What is alarming is that Bunye is presenting what is essentially a sleazy transaction between Malacañang and the Congress people as an “EVAT dividend.” This is a deception because, in the discussions about the EVAT law, they have been hammering on the people that the law was necessary for “fiscal consolidation.” Now they are using people’s money for their own political expediencies.

“The people’s interest is clearly being prejudiced by the dilly-dallying in the passage of the budget, which may continue to delay the benefits rightfully accruing to the community,” said Bunye. Thus, Malacañang seems to be saying that the additional P4.7 billion pork barrel is necessary to bribe legislators into approving the proposed and much-delayed 2006 budget. Is this the way members of Congress now behave? That they could do legislative work only if their mouths are greased?

But who dilly-dallied for months on end about the proposed budget? It’s Speaker Jose De Venecia, Malacañang’s hatchet man in the House of the Representatives. The government should have submitted the proposed 2006 budget in August, but Speaker de Venecia, apparently at the behest of Malacañang, sat on it for nearly eight months. The House only submitted that heavily-padded or pork-laden budget on the same day the Senate was to hold its last session before adjourning for a 5-week break.

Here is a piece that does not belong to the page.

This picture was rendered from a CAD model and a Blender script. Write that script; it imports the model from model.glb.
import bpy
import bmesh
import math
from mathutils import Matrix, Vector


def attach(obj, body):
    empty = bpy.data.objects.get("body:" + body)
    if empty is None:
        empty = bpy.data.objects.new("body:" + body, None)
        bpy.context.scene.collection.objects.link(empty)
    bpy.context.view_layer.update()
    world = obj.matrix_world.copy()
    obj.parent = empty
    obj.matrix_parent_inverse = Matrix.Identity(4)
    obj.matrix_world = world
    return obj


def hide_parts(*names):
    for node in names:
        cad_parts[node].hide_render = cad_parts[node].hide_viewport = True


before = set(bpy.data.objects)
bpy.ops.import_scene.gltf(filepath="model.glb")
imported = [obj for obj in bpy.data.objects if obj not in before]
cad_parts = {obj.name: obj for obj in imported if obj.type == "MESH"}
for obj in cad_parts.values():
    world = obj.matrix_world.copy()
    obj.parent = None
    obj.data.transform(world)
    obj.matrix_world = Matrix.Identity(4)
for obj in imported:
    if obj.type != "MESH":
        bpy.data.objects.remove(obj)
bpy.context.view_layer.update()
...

It’s apparent, however, that Malacañang’s efforts to grease the proposed budget through the wheels of Congress is just a smokescreen for the grand design related to Charter change and the political survival of President Arroyo. In an interview with BusinessMirror, Sen. Manuel Villar, the Senate finance committee chief, noted that Malacañang never intended the budget to pass—the design being, so that they would automatically reenact the 2005 budget that would give them the maximum flexibility to use the money as “incentives” to members of Congress and local government executives to dance the Cha-cha. The reenacted budget therefore is one big sleazy pork barrel where every politician could dip his or her hands into, in order to ensure that they would all toe the line. By July, it’s expected that the Opposition will launch another impeachment initiative arising out of the “Hello Garci” controversy, among others, and the one big pork, the reenacted budget, will take care of them.

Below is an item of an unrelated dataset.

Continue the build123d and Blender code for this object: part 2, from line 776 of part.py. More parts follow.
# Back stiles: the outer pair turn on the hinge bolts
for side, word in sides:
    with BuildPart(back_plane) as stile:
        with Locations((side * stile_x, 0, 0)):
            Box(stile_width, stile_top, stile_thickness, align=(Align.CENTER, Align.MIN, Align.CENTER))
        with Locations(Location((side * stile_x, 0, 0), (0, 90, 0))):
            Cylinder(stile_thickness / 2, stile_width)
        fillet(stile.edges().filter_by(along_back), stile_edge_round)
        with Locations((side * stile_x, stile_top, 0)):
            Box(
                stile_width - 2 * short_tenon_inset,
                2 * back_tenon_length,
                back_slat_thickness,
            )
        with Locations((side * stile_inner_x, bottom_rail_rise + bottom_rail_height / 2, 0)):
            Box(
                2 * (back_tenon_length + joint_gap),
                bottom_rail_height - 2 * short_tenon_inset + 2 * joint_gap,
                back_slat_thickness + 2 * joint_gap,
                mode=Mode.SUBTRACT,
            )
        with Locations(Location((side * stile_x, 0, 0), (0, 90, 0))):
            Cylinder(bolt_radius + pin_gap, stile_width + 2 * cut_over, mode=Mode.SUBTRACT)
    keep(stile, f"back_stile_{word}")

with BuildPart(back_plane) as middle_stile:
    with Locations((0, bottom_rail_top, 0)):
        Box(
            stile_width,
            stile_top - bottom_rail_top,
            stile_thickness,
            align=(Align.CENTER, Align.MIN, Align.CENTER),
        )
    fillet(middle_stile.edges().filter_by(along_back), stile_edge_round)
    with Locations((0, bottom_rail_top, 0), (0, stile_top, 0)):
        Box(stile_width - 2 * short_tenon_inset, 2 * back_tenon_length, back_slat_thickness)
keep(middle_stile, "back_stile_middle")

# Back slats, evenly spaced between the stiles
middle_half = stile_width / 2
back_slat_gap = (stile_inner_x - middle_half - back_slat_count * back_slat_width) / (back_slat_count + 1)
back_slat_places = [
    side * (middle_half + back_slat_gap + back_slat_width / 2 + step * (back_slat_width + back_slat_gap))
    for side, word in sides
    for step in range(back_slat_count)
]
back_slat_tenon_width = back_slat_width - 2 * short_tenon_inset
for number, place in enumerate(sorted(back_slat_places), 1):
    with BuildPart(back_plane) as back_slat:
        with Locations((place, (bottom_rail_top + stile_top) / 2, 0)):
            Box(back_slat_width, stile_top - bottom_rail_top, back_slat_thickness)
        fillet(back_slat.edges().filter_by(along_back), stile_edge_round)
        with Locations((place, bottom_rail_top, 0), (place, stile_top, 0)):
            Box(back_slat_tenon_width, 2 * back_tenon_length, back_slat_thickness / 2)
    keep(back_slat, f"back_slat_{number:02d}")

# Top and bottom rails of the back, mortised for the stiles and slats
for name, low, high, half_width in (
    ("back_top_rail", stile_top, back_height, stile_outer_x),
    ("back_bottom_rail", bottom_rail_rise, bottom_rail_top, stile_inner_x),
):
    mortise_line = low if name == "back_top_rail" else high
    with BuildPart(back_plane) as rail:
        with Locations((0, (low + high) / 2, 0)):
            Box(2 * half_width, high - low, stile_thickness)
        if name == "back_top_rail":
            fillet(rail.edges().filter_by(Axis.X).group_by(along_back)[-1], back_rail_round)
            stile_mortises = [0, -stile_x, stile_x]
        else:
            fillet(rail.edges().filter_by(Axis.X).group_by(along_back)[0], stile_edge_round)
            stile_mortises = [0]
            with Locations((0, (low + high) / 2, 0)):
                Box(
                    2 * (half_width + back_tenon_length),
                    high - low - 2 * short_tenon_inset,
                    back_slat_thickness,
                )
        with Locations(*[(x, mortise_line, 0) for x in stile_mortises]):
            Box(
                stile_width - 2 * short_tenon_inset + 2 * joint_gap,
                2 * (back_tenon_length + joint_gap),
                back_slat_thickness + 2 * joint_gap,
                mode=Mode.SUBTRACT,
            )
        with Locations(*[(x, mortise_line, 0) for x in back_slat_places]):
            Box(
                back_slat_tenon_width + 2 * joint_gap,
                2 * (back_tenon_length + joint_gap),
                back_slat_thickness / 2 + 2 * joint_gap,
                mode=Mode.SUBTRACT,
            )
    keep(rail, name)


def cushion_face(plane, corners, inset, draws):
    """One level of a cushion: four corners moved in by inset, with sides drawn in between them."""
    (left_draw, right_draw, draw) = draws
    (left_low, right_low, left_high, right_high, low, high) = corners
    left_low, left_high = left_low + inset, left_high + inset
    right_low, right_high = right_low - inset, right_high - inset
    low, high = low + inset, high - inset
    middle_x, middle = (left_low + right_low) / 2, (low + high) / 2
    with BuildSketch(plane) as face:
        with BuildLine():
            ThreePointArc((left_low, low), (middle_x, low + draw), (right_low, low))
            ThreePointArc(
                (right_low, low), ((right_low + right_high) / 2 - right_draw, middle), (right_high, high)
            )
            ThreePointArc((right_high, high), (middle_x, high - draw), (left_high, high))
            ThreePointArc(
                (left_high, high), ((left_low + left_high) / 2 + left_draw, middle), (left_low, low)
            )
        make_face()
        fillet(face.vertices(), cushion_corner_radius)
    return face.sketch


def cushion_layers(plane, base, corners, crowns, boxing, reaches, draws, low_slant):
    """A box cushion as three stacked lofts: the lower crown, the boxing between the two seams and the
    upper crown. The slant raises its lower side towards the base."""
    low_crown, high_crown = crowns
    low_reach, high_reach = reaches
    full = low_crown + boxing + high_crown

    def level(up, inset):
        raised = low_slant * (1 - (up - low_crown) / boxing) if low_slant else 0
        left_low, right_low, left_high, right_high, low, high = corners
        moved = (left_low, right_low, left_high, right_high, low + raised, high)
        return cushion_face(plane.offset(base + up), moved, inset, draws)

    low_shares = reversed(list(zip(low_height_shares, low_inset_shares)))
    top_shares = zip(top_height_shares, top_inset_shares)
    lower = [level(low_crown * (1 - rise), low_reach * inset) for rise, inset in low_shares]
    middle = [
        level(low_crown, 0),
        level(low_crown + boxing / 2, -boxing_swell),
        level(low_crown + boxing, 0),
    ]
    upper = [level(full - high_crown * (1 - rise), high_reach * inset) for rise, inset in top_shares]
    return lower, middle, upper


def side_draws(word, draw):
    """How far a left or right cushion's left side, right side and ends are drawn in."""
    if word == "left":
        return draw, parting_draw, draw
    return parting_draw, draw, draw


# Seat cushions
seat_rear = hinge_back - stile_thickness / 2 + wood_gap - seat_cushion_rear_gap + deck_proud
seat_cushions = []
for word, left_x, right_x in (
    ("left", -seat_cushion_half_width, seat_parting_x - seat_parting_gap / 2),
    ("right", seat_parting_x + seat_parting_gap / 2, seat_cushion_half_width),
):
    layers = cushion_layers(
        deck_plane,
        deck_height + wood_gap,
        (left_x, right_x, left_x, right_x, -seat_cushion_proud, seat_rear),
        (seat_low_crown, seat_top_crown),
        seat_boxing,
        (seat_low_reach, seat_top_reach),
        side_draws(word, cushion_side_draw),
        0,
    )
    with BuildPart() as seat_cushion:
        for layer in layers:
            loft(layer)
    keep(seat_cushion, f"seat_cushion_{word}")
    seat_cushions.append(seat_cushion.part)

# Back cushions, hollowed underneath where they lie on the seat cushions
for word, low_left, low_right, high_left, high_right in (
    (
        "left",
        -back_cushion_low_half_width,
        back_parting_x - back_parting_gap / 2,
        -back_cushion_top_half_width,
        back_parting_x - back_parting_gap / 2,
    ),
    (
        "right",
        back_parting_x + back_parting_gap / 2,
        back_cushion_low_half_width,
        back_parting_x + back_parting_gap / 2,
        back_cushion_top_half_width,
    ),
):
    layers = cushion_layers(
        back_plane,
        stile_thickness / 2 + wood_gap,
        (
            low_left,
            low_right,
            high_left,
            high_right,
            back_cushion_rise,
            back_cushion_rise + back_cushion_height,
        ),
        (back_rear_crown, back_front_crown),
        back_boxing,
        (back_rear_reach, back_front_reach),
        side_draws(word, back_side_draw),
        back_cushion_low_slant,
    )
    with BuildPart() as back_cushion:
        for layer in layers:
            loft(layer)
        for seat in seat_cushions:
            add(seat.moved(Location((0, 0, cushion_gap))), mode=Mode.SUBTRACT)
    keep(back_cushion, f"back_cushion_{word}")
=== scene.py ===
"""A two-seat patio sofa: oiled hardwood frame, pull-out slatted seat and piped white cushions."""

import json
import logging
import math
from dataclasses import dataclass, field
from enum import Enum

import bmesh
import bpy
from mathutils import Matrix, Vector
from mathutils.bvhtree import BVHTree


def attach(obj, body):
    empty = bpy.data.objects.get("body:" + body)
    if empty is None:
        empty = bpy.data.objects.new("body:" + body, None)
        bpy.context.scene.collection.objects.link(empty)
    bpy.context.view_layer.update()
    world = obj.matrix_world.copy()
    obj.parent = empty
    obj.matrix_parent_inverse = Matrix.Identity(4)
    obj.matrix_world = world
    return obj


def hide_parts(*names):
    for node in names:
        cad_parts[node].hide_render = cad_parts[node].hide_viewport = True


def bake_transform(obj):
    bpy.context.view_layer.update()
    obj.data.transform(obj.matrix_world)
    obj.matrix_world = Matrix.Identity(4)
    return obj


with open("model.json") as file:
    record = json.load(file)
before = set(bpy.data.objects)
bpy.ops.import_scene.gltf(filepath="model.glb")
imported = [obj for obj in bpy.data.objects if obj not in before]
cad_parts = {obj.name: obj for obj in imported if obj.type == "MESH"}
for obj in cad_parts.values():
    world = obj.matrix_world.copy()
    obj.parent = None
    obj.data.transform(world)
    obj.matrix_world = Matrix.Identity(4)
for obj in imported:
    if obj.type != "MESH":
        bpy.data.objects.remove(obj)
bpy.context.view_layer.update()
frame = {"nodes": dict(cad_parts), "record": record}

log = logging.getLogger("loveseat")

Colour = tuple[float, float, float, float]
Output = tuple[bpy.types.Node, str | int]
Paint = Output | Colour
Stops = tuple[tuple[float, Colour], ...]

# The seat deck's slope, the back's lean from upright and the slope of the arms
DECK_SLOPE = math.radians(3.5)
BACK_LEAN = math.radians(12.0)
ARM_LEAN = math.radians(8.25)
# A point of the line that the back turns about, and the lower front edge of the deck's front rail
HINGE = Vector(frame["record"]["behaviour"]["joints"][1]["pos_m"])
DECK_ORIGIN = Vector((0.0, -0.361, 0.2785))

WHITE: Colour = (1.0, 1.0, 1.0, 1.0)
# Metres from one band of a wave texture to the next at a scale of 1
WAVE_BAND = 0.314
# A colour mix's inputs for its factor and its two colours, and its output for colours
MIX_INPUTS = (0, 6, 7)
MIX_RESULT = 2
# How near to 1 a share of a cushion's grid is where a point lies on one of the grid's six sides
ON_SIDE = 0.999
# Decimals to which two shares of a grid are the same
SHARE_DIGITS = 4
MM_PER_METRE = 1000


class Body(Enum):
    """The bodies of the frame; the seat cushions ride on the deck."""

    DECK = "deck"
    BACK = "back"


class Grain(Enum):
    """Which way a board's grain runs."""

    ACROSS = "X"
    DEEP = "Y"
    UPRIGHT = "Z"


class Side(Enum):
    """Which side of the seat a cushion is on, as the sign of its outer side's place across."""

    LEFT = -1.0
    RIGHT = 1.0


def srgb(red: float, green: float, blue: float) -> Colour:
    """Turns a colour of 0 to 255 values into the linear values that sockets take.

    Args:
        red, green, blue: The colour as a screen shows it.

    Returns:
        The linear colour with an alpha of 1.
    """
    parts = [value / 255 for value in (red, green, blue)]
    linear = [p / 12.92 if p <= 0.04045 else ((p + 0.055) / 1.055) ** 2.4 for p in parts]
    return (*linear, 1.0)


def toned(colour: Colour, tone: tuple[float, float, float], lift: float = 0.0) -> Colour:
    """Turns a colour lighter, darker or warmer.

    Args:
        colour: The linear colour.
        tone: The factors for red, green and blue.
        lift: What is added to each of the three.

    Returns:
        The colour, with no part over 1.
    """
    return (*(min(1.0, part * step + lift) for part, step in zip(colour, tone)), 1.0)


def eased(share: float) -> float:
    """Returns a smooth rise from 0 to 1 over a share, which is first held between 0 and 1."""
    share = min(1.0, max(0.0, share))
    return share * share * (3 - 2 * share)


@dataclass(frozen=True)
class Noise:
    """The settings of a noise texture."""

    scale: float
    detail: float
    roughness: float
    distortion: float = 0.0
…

Meanwhile, as Malacañang and its minions squander the people’s money on Charter change, expect Bunye’s spin machine to continually hit the Senate about “dilly-dallying” on the budget. Given the questionable circumstances by which the budget was crafted, we could expect senators to look carefully into the details, thus forcing a stalemate. That will even trigger Bunye’s spin machine into high gear, blaming the senators for their intransigence. Worse, as Villar himself feared, some proadministration congressmen actually have the cheek to now say that Charter-change opponents should blame the Senate for causing a budget reenactment with their “delays,” thus providing the Executive elbow room to source funds for a Cha-cha plebiscite from the reenacted budget. If the senators would only approve the House-endorsed budget without thinking, goes the congressmen’s logic, then the 2005 budget won’t be reenacted and funds for the plebiscite cannot be easily sourced.

But all this is a virtual smoke-and-mirrors exercise for the real drama which is the Cha-cha and this administration’s political survival.

The greatest tragedy, besides having a politicized budget and having the appropriations process ruined, as Villar complained, is to hold hostage all that scarce resource for the most cynical of purposes. To think that the BIR is being flogged and threatened with lateral attrition to collect every additional peso from the expanded VAT.

It would take a genius of a taxman to explain well why more taxes must be collected so they can be given back as “EVAT dividends”—and why poor blokes like us must believe we can substantially get this back if they pass through our congressmen.